I like this! This is the true beauty of Web2.0 – its ability to give everyone (well, everyone on this side of the digital divide) a voice, a space, an opportunity to interact. And that’s what libraries are all about. And that’s undoubtedly why we’ve grabbed the swag of Web2.0 tools and run.

Getting back to the topic of David Lee King’s original posts on the spectrum: I’ve been doing a lot of thinking lately about what 2.0 technologies we could harness at mpow to deliver effective, efficient and responsive online services. It’s given me a new appreciation for the idea that the technology is not the end; rather, it’s the means to the end. In my work, providing and promoting online services is the end. 2.0 technologies are one set of tools I can use to facilitate this.
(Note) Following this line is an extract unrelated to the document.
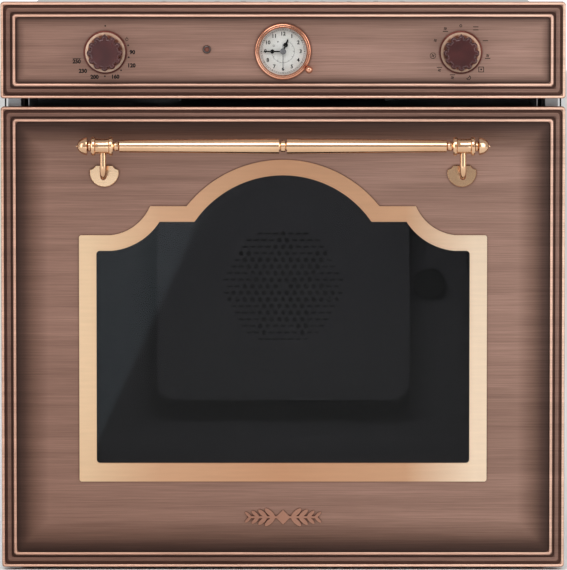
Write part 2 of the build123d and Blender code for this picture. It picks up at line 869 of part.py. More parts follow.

But it’s no good implementing the tools for the sake of playing with technology (not in a service delivery context, anyway – I certainly play for play’s sake in my own time). The tool has got to fit the job. We (ie all of us – everyone who does this kind of work) need to envision the online library branches we want to build, and then select the right tools to build and develop them. It’s no good saying “Twitter is cool. Let’s start tweeting”, if we have no real need to Tweet.

David Lee King’s spectrum is interesting, but it’s kind of like, to get over to the ‘enlightened’ side, you need to tick the boxes – get a flickr account, start an IM service, get a library blog… I’m just concerned that sometimes we’re (I’m?) ticking the boxes for the sake of ticking the boxes. That we’re getting 2.0 because it’s the thing to do, not because it’s what we need to do to deliver robust, responsive, needed services. I think we should choose carefully from the swag of 2.0 tools those that will help us in meeting the end towards which we’re working, rather than those that we can kinda sorta use if we try really hard.

Note to self: define the end, then pick the tool. And don’t get (too) caught up in the shininess.